I'm pretty tired of listening to people bitch about python's indentation rules. They are an elegant solution to the problem of specifying program control flow.
:). The indentation is the serious matter.
It's not that elegant of a solution. It forces the parser to have to be far more complicated than it should be. Furthermore, it makes the program sensitive to something that can't always be seen by a human. If some doofus sees your spaces and thinks ``that's one tab,'' and makes modifications, then he may not know that he's screwed up.
As far as newlines are concerned, I believe python accepts any of the popular 3 styles of newline. So that is never an issue.
It's also not that hard to code. Search for stupid style newlines and replace them with UNIX styles newlines...problem solved
At the place where I work, tabs are always 8 spaces. There's a reason for that-- it's because we need to look at each other's code!
I prefer fewer spaces because you get the readability without pushing stuff as far to the right. I also hate it when I come across the tab character. Like I said before, coding standards are great and I completely agree with you that they should exist, but making them a part of the language creates problems that can't be solved with good coding practices, while good coding practices solve the problem that Python's indentation rules are meant to solve.
In contrast, bash has been sensitive to whitespace for decades, and yet you never hear anyone calling for us to move to a better shell. Why? Because bash is "the standard" and it's OLD. It seems like there's a lot of dinosaurs out there who just don't want to evolve.

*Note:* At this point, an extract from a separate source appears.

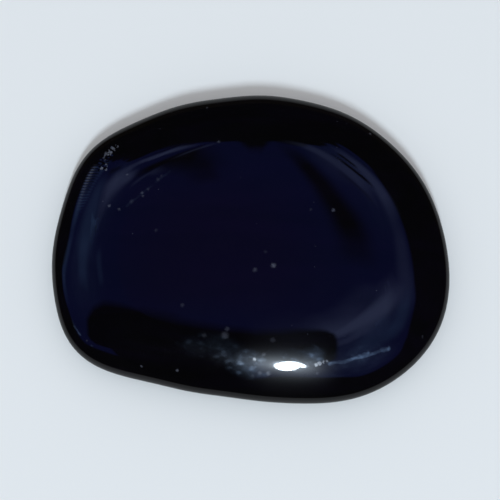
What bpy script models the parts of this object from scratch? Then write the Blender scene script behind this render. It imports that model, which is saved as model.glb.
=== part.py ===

First, bash isn't ``the standard.'' The original Bourne shell is the standard, with csh being the next closest thing. Second, I completely agree with you about needs a new shell. A few things have been invented since the shell methodology was dreamed up, and it's time to use them. Compatibility modes (ksh, bash, and tcsh) solve the upgrade problems nicely (not that anyone ever should've written scripts in csh to start with).
I really wish people would stop promoting languages just because *insert name of project they like* is using it. Why should LUA be used over Python? Ok, it has a small footprint, but what features does the language itself offer?
Don't give me "it's small, clean and power", many advocates of their favorite language say that. When people say that, it actually raises red flags for me that the person doesn't actually know what they're talking about, since that's about as in depth as they can get.
Are you even a programmer? You even used LUA or Python? Why should a PC game developer be concerned with such a tiny memory space when they have so much memory available?
Python's popular enough to have a lot of good tools (IDEs, debuggers etc.) and, IME, a lot easier to write code for than C++. You can do things in a lot less programmer-time and a lot less LOC, and it's more readable for maintainability. I would recommend using python for anything not performance-critical, not just AI scripting. And for those designers who do have the time and motivation, it's a lot lot easier to learn than C/C++.
I am trolling
Lua was specifically designed to be used as a scripting language embedded in programs written in other languages, that's why you should consider it.
Python, on the other hand, wasn't: the domain it was designed for is OS-level scripting and general-purpose programming.
That's not to say Python couldn't be a good scripting language. It's simply that it's not the domain it was designed for, whereas it IS the domain Lua was designed for, and - generally speaking - using tools for the purpose they were intended tends to work better than forcing them to solve a different problem.